Depuis quelques décennies, suivant en cela un mouvement qui la dépasse, la Suisse s’est pliée à la culture de la soumission. Soumission à des instances internationales, soumission à la mondialisation, mais aussi soumission à une volonté de culpabilisation des peuples menant à leur dilution, à l’extinction de leurs identités propres. Or la Suisse, qui arrive à faire vivre sans heurt des langues et des religions différentes, laissant à chaque canton une grande autonomie, devrait plutôt servir de modèle aux peuples européens en crise.
En Suisse romande les regards se tournent vers la France, et, que ce soit à propos des nouvelles méthodes pédagogiques ou des pratiques bancaires, la tentation est parfois grande de suivre ses pas. Pourtant, la France va mal, et les Français souffrent d’un système sclérosant et jacobin qui laisse peu de place aux initiatives individuelles, d’un système éducatif qui laisse de plus en plus de jeunes sur le carreau, d’un système administratif et fiscal à la fois tatillon et violent pour les plus fragiles, et fertile en niches et passe-droits qui profitent aux plus malins – système que l’auteur passe ici au crible d’une analyse comparée sans concession. Aussi la Suisse, qui s’est construite autour des notions de respect et de confiance, où les relations entre les citoyens et l’État n’ont jamais connu les tensions habituelles à la France, où la paix du travail et la culture du consensus favorisent le dialogue plutôt que la lutte et les grèves, où l’égalité et la liberté sont in fine bien plus grandes que là où on les proclame, pourrait inspirer bien des revendications, en plus de celui du référendum d’initiative populaire. Car elle est ce pays où on ignore ce qu’est un « interdit bancaire », où un abonnement annuel de 40 francs (36€) donne accès à toutes les autoroutes du pays, où un enseignant absent est remplacé dès la première heure, où un certificat maladie n’est pas exigé avant trois jours, voire plus, où chaque étudiant choisit librement l’université qu’il désire intégrer, où un professeur n’est pas affecté contre son gré à un poste à l’autre bout du pays, où l’apprentissage n’est pas dénigré et où le chef de l’État paye lui-même son loyer et ses factures. Un pays où, comme chacun le sait, la démocratie directe donne toujours le dernier mot au peuple, qui peut alors s’exprimer et être entendu autrement que par la violence.

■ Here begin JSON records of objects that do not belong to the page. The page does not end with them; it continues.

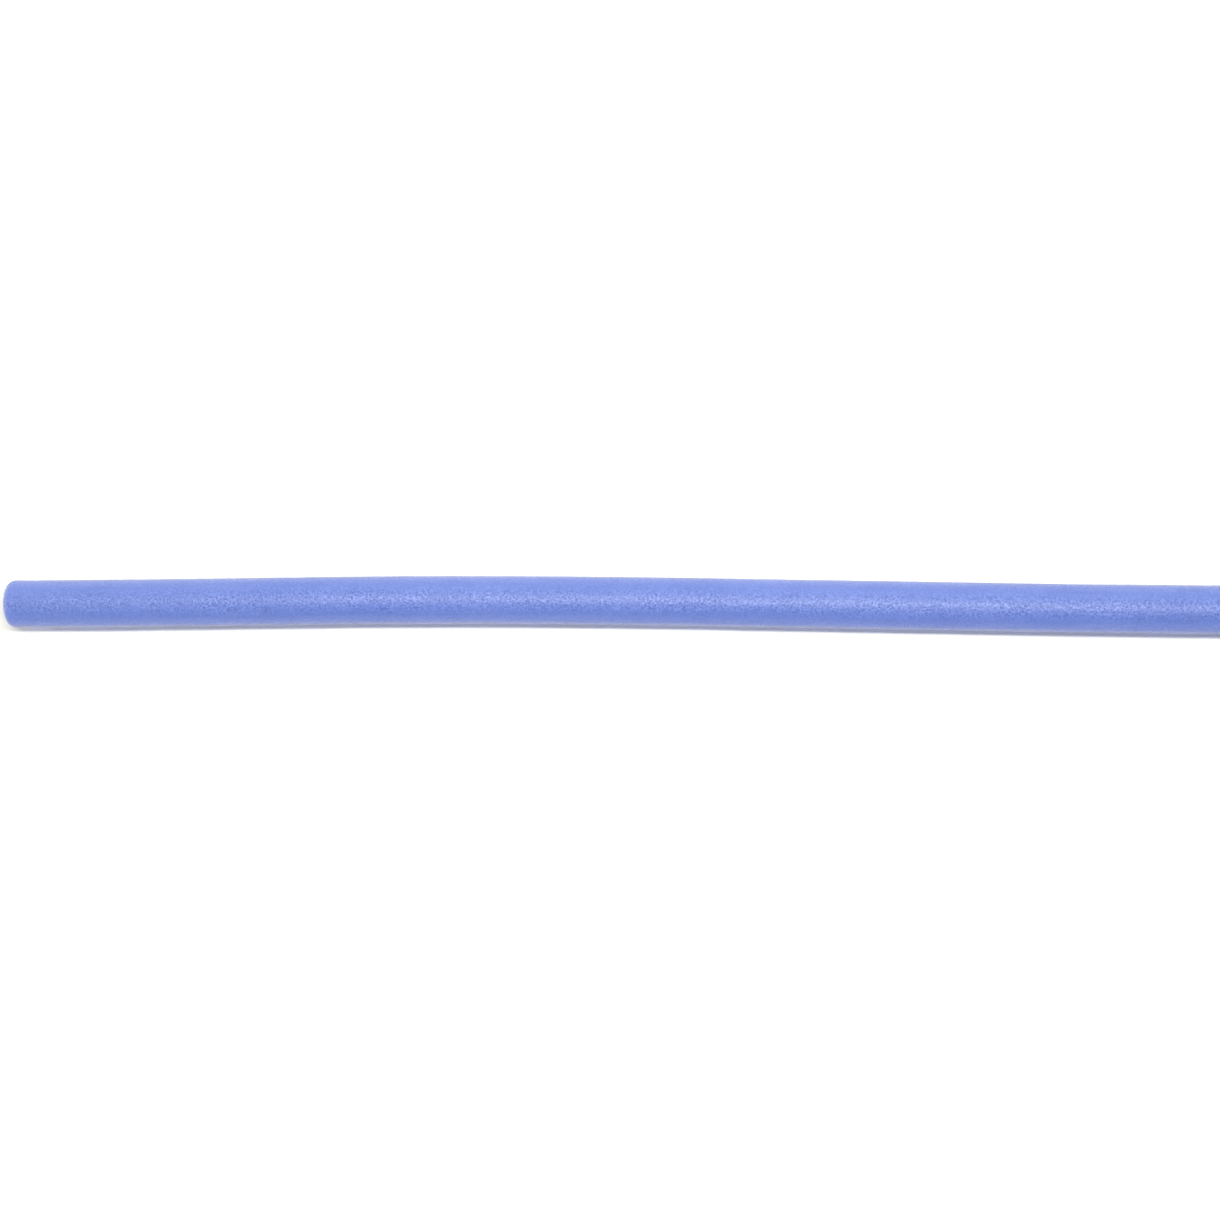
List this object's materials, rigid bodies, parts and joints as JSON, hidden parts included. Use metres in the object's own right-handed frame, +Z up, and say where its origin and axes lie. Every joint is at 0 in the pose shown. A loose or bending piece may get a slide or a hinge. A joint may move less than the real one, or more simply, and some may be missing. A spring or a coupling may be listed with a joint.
{
  "type": "pool noodle",
  "caption": "Long soft foam swimming float: a round, slightly bowed tube with rounded ends and a bore right through it.",
  "frame": {"origin": "bottom centre of the noodle's box, on the surface that it lies on, midway between its two ends", "axes": "+X along the noodle towards its right end, +Z up off the surface, and the slight bow lies sideways in the plane of X and Y, bulging towards +Y left of the middle"},
  "size_m": [1.5999, 0.0726, 0.06],
  "materials": {
    "foam": "soft closed-cell foam with a thin skin, satin, with fine cells that sparkle in the highlight"
  },
  "bodies": {
    "root": {"foam_tube": "foam"}
  },
  "joints": []
}
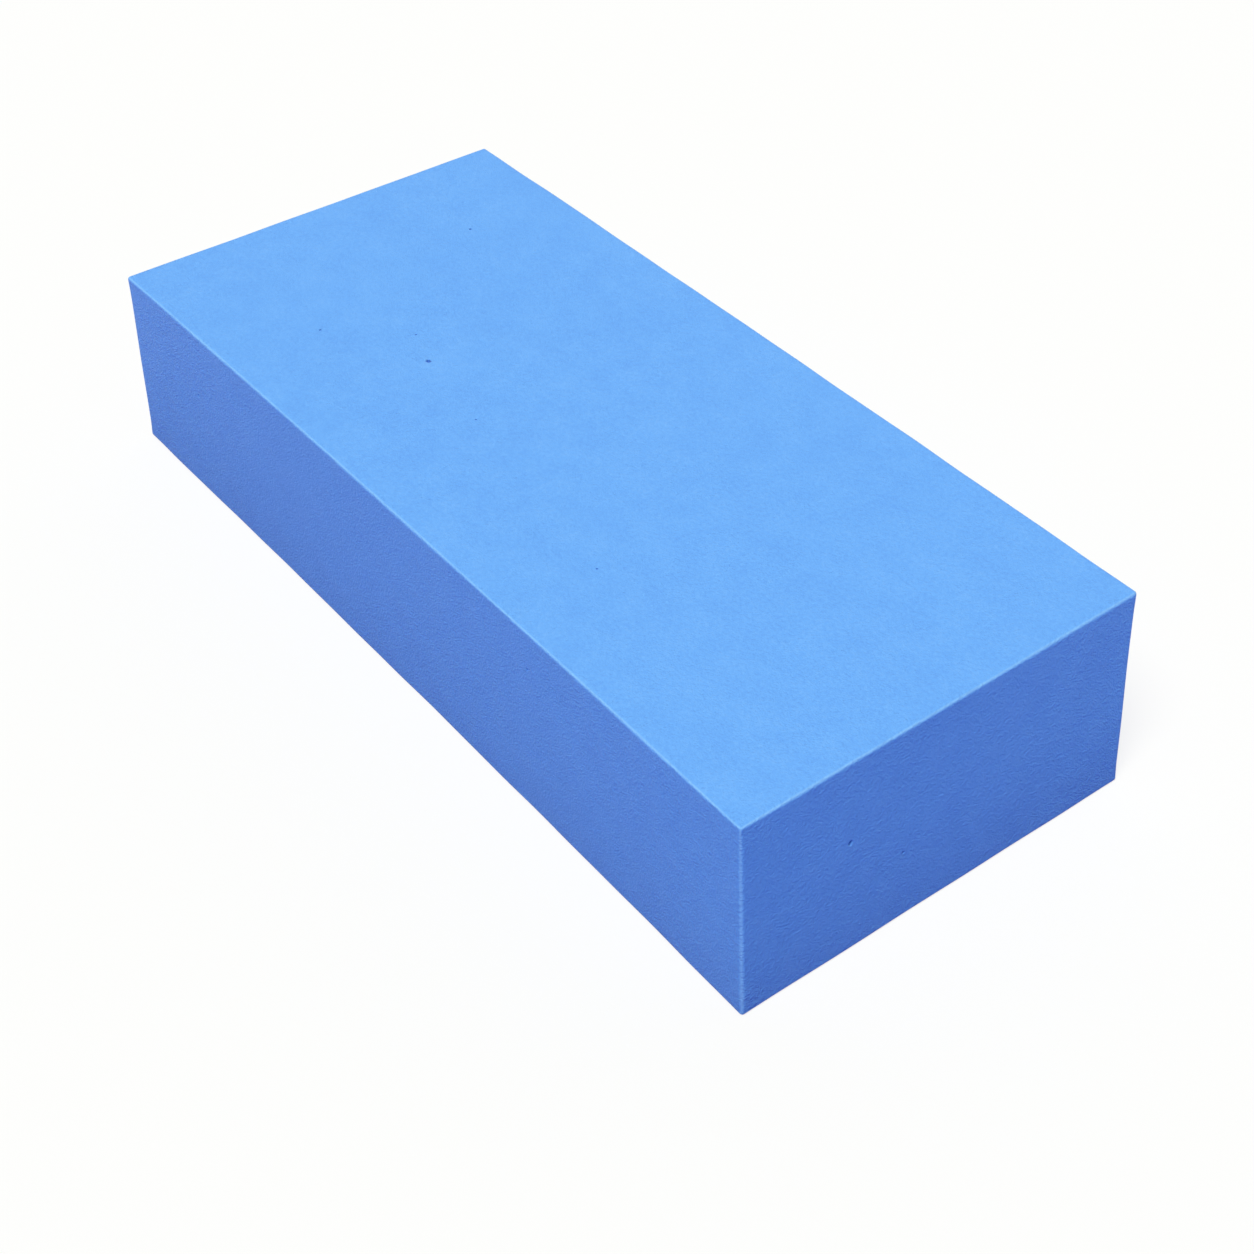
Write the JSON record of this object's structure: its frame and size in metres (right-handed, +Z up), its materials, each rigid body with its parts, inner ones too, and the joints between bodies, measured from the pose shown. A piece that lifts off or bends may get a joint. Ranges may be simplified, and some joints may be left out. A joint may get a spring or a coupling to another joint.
{
  "type": "car wash sponge",
  "caption": "Rectangular block of blue fine-celled foam with softened edges, held in one hand to wash a car or wipe it down.",
  "frame": {"origin": "middle of the underside, the large face that the sponge rests on", "axes": "+X along the length, +Y across the width, +Z up through the thickness"},
  "size_m": [0.2, 0.088, 0.042],
  "materials": {
    "foam": "matte, fine open cells"
  },
  "bodies": {
    "root": {"foam_block": "foam"}
  },
  "joints": []
}
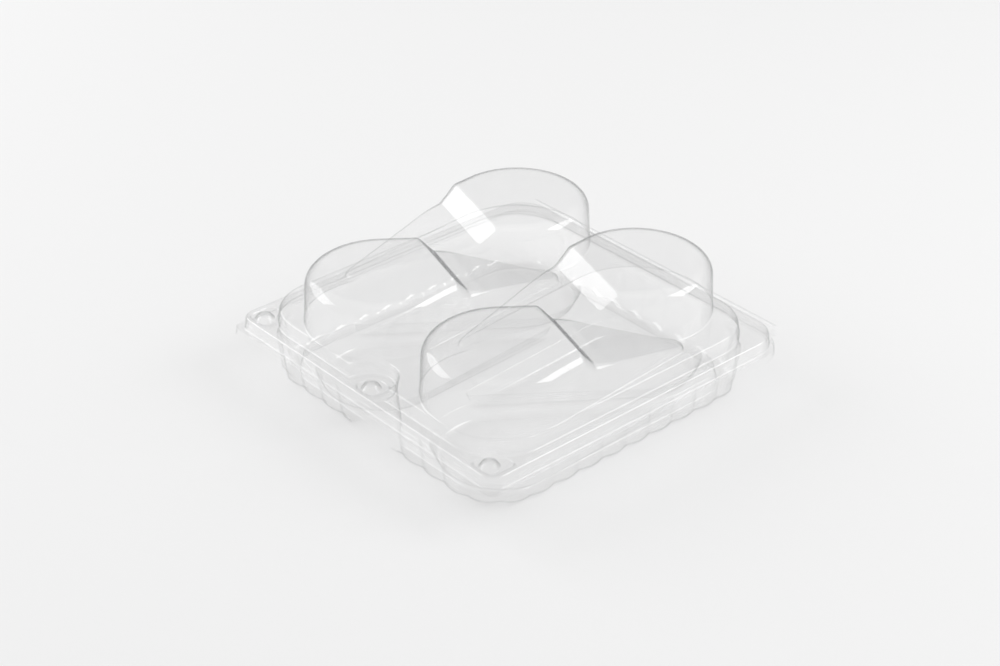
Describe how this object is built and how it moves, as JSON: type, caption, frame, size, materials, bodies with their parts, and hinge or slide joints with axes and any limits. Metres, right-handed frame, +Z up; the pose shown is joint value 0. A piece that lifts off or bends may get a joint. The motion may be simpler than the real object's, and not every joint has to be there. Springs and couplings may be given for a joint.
{
  "type": "fruit clamshell container",
  "caption": "Clear hinged clamshell pack with domed cells that taper to tails, a fluted tray, press buttons and a thumb notch.",
  "frame": {"origin": "on the table under the middle of the closed pack", "axes": "+Z up, +Y towards the hinge, +X to the right seen from the opening side"},
  "size_m": [0.2484, 0.2484, 0.0783],
  "materials": {
    "clear_base": "clear glossy thermoformed sheet",
    "clear_lid": "clear glossy thermoformed sheet"
  },
  "bodies": {
    "base": {"base_tray": "clear_base"},
    "lid": {"lid": "clear_lid"}
  },
  "joints": [
    {"name": "lid_hinge", "type": "hinge", "parent": "base", "child": "lid", "pos_m": [0, 0.1239, 0.02745], "axis": [-1, 0, 0], "range_deg": [0, 150]}
  ]
}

Lorsqu’au tournant du siècle les accords bilatéraux ont été signés, les villes frontalières, et en particulier Genève – crise du logement oblige –, ont encouragé leur population à s’installer de l’autre côté de la frontière. Nombre de Suisses sont alors partis, mais les accords bilatéraux prévoyant également la libre circulation avec les ressortissants de l’Union européenne, il est finalement entré bien plus de personnes qu’il n’en sortait. Le bétonnage de la campagne genevoise a ainsi accompagné celui de la région frontalière, où les prix ont tellement grimpé que les habitants du cru ne peuvent plus se loger chez eux, sauf à devenir eux aussi frontaliers. Promoteurs, mais aussi patrons d’entreprises pouvant puiser dans un marché aux dimensions européennes ont ainsi gagné ce que d’autres ont perdu : le Français non frontalier, mais aussi le résident suisse mis en concurrence pour trouver du travail chez lui. Les problèmes grandissant, chacun tente une parade : la France supprime les assurances maladie privées, certains cantons exigent un domicile en Suisse pour obtenir un emploi, le mode d’indemnisation des frontaliers chômeurs est sans cesse remis en cause, les conditions d’accès aux universités suisses deviennent plus exigeantes, rendant toujours plus difficiles et incertaines les prises de décision dans une environnement qui change sans cesse. Expérience locale d’un monde « fluidifié » où chacun se veut partout chez lui, et où l’autre, loin d’être le « frère » d’une humanité plus solidaire, devient l’ennemi qui pourrait prendre votre place, dans une concurrence exacerbée qui se fait toujours au détriment du plus faible.
Après une vie passée en Suisse, l’auteur, française d’origine, a fait partie de ces Genevois qui ont sauté le pas, découvrant une réalité française bien moins douce que l’image qu’elle s’en faisait, et une réalité frontalière que semblent souvent ignorer aussi bien les tenants de la libre circulation que ceux qui la fustigent. Rendue ainsi plus attentive aux qualités d’une Suisse qui tend à s’éloigner de sa propre identité, elle plaide ici pour que la Suisse demeure et que, plutôt que de vouloir se fondre dans la mondialisation, elle soit une source d’inspiration pour les autres nations.